Palavra de especialista
Regularização é a meta

. Jair Jaloreto Junior
. Advogado especialista em direito penal empresarial
“Independente da Operação Corcel Negro, muitas vezes o Poder Judiciário acaba se esquecendo de sua função social e coloca o meio ambiente em patamar superior ao da sociedade. A lei de crimes ambientais prevê a possibilidade de medidas brandas, quer permite a continuação da atividade econômica, mas, dessa vez, sem irregularidades. Não estou defendendo a ilegalidade, claro. A culpa não é do poder fiscalizador, mas sim daquele que descumpriu a lei.
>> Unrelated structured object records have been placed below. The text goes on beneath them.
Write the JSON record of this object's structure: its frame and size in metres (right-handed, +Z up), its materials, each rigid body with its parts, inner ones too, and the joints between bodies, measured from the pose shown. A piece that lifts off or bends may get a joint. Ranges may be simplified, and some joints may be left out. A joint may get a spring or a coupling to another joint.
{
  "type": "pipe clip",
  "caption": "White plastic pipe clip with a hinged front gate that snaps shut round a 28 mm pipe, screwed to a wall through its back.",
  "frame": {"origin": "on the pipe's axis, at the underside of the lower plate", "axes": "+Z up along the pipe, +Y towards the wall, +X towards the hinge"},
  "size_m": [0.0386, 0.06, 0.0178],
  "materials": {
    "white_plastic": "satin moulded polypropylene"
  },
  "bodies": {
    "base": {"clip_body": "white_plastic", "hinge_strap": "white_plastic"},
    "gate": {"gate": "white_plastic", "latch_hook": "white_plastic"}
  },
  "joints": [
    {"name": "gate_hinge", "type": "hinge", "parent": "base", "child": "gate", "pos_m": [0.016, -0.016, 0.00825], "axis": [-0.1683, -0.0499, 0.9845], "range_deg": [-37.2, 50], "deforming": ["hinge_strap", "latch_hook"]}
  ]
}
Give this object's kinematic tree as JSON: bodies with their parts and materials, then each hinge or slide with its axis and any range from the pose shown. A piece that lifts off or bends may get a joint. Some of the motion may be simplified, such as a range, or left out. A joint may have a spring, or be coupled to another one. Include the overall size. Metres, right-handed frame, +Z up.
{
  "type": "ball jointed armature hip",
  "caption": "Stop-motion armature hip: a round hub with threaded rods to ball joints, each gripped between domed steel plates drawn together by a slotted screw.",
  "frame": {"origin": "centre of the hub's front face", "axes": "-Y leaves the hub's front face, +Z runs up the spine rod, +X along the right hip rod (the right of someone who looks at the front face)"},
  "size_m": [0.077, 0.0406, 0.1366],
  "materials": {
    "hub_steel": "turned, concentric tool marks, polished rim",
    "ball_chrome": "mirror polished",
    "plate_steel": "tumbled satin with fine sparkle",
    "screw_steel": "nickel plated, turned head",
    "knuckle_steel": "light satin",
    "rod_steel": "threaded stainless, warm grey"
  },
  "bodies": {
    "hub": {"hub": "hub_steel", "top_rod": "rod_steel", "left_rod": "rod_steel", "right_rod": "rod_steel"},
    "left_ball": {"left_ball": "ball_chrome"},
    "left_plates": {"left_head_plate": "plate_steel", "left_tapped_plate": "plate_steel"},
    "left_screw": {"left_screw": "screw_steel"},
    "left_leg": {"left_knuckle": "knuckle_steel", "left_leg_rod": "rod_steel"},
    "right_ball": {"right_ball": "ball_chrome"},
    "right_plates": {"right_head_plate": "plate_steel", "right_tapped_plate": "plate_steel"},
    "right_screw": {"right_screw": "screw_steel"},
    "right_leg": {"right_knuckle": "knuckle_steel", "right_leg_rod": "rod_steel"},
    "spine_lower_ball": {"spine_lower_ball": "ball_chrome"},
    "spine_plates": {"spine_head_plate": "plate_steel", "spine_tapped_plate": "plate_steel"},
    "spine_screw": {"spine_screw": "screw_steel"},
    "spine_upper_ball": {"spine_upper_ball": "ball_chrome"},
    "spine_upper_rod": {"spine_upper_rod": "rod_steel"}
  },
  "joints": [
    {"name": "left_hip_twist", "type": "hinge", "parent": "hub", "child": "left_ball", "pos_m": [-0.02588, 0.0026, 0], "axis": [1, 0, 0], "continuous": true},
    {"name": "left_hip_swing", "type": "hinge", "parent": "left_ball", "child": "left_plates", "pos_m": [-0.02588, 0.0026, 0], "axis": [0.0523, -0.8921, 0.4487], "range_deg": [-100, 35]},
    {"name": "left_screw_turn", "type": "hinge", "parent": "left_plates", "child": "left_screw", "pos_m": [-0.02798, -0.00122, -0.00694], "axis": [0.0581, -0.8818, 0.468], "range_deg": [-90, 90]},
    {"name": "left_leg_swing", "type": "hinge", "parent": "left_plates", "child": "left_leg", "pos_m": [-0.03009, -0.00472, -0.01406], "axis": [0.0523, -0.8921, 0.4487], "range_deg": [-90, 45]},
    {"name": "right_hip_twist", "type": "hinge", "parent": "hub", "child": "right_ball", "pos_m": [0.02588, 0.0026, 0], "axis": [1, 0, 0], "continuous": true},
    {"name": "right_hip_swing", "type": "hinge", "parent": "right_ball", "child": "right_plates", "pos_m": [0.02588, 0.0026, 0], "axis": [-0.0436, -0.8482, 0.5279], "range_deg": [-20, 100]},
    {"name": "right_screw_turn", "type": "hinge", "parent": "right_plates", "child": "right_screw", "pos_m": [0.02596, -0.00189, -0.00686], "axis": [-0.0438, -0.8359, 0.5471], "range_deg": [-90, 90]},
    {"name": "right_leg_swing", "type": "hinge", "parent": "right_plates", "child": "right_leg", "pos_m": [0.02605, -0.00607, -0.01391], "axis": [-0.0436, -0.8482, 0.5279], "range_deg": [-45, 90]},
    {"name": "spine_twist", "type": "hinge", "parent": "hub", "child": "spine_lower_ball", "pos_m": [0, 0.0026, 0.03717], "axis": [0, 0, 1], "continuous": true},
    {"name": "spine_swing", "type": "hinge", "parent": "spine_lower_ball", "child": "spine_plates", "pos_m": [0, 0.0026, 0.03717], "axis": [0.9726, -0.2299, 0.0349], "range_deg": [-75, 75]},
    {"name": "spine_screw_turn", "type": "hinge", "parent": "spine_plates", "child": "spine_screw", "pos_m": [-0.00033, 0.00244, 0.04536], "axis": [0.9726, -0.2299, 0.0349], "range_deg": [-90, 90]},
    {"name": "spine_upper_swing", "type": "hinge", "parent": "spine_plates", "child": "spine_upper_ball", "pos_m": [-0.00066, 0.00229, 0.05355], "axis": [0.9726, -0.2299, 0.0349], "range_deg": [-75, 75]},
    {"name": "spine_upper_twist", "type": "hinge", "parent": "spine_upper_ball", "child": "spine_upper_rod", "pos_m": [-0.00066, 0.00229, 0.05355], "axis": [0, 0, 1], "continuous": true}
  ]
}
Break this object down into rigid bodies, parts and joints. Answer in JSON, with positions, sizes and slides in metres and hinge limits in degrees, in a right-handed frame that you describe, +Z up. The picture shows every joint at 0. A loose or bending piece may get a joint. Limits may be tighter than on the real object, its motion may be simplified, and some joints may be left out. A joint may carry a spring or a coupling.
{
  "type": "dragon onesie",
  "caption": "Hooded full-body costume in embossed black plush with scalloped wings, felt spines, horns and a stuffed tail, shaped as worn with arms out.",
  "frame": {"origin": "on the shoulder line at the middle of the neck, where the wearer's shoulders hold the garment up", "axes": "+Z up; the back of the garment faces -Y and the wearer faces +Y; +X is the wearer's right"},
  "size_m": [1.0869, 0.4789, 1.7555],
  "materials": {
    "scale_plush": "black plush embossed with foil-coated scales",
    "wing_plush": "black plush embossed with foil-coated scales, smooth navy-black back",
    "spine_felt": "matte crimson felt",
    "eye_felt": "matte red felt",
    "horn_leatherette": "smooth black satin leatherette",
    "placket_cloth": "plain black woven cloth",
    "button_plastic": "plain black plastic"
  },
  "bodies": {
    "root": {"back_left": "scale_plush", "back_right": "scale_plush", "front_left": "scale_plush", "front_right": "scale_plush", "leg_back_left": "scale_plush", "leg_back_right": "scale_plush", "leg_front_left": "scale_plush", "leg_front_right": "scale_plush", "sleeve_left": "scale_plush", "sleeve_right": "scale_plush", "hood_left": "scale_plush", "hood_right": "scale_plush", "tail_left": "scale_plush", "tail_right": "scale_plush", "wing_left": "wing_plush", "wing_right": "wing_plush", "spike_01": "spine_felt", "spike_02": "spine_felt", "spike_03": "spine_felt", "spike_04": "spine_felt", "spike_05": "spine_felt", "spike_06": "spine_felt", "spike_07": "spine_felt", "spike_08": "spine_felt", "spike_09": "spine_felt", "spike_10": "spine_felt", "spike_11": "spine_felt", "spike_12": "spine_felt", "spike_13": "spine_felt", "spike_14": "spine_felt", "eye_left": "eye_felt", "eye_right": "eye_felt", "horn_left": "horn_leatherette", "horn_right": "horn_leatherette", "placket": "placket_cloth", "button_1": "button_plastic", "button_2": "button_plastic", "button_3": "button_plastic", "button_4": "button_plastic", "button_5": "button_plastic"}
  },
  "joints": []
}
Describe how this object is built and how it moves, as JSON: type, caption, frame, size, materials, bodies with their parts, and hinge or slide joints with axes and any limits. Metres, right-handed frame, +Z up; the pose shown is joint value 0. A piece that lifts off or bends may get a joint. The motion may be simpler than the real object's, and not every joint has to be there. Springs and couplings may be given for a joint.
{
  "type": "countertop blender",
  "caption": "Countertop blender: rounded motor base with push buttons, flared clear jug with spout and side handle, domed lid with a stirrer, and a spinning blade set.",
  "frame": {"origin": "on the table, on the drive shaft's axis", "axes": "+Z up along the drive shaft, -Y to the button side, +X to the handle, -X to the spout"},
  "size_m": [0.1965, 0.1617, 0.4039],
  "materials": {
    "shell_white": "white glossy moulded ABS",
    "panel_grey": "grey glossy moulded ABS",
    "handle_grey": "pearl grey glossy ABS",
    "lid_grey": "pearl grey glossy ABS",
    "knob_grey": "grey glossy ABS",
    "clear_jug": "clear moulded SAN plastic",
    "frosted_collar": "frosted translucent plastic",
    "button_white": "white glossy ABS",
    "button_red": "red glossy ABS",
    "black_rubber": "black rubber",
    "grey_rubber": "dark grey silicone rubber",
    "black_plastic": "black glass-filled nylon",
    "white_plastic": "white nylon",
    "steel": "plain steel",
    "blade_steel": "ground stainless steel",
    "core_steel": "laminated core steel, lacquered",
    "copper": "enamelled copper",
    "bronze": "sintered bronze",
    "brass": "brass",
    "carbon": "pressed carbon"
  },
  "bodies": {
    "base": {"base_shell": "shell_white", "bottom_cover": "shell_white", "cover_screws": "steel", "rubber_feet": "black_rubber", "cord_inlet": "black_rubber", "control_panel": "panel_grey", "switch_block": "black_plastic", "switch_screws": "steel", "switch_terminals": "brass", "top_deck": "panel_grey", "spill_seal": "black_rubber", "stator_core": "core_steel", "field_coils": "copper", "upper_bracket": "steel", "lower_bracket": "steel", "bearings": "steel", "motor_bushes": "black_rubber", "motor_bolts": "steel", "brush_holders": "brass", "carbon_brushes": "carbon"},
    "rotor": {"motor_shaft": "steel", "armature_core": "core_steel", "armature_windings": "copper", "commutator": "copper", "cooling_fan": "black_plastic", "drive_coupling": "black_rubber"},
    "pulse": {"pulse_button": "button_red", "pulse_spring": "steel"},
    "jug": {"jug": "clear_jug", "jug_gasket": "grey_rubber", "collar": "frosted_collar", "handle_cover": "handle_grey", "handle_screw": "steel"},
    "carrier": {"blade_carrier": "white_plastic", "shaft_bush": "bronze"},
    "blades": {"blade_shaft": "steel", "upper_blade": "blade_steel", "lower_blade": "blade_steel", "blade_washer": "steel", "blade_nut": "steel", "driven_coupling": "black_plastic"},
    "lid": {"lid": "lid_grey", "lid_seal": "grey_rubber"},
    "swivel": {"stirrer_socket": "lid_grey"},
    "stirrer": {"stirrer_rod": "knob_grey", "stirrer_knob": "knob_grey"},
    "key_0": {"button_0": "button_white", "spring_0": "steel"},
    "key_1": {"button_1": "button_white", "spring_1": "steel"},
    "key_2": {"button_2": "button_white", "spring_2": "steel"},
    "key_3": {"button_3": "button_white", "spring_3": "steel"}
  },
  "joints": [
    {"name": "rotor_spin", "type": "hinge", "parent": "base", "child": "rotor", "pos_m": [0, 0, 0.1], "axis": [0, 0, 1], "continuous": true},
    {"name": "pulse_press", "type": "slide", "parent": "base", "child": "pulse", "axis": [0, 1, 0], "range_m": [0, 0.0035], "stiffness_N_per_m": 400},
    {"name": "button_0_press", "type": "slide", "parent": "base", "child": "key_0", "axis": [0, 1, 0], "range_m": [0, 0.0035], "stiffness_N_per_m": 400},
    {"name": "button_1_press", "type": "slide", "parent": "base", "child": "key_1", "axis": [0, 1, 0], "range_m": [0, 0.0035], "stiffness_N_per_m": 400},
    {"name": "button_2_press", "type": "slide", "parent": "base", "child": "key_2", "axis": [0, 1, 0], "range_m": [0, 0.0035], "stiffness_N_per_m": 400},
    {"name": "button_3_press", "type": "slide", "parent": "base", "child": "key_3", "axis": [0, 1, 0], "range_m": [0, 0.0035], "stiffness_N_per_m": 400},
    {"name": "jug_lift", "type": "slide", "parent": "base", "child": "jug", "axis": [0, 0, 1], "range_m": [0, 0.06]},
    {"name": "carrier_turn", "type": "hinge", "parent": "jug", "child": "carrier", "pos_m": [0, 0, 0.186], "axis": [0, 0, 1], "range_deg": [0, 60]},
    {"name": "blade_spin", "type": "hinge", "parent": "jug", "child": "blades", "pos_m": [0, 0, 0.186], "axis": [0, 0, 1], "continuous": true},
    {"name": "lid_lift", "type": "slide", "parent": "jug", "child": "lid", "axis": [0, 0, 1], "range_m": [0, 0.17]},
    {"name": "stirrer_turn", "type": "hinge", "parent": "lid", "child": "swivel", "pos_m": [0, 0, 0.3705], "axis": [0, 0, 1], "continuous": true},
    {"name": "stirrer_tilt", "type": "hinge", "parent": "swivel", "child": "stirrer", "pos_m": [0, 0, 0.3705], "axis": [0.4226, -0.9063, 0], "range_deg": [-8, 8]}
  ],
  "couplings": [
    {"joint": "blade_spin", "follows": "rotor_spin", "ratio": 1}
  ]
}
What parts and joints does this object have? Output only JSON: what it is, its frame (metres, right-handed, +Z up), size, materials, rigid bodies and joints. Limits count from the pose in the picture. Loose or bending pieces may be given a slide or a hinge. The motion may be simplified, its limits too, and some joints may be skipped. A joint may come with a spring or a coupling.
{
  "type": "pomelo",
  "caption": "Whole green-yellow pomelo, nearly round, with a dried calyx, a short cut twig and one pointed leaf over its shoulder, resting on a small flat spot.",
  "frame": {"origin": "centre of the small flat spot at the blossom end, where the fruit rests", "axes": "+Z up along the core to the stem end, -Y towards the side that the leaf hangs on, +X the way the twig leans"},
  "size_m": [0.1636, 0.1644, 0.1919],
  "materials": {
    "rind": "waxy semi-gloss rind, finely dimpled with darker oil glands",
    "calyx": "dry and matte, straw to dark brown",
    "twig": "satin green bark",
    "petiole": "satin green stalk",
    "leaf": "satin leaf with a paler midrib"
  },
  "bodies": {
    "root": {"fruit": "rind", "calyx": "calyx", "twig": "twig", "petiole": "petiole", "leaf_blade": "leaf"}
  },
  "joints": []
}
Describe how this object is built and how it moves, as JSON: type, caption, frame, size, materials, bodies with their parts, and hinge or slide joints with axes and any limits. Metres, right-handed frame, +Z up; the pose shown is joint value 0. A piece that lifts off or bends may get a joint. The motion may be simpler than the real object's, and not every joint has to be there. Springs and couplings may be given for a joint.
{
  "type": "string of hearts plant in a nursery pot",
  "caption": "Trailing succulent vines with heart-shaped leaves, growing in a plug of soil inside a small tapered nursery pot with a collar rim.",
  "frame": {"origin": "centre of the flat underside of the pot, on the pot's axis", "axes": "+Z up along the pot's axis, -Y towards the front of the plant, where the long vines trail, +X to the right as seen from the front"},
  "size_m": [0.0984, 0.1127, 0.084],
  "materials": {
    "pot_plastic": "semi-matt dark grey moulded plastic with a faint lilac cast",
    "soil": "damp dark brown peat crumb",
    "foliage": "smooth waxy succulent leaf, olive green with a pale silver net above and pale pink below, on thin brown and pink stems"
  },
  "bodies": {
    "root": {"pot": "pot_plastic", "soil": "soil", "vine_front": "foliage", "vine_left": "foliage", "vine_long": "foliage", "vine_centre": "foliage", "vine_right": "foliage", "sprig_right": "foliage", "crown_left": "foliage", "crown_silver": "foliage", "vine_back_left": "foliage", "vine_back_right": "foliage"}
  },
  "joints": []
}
Mas o empresário acusado também precisa ajudar a reparar o dano causado à sociedade, pagando os impostos devidos e cumprindo o plano de recuperação ambiental, por exemplo. A lei ambiental permite flexibilização de forma envolver a justiça social e impedir que, no caso, quase 700 pessoas percam o seu trabalho. Minha avaliação, contudo, vale para qualquer situação.”

Entenda o caso

A operação batizada de Corcel Negro desvendou, no fim de julho, uma organização formada por siderúrgicas, agenciadores, transportadores e produtores de carvão ilegal de Minas e da Bahia, acusadas de transformar o cerrado e a caatinga em carvão, insumo usado na produção de ferro-gusa.

A ação resultou na prisão de 40 pessoas, embargo de quatro siderúrgicas e apreensão de 1 mil toneladas de ferro-gusa, 78 caminhões, 5 mil metros cúbicos de carvão e 22 armas.

A operação foi realizada por uma força-tarefa formada pelos Ministérios Públicos estaduais de Minas Gerais (MP-MG) e da Bahia (MP-BA), Polícia Rodoviária Federal (PRF), Instituto Brasileiro de Meio Ambiente (Ibama), Polícias Civil e Militar e secretarias de Segurança Pública (SSP) e de Meio Ambiente (Sema).

As investigações foram iniciadas em agosto de 2008, quando veículos de carga que transportavam carvão ilegal rumo a Minas Gerais foram apreendidos pela Polícia Rodoviária Federal da Bahia. Fiscalizações realizadas pelo Ibama identificaram desmatamentos e produção ilegal de carvão vegetal e que fraudes estariam sendo cometidas no sistema de Documento de Origem Florestal (DOF).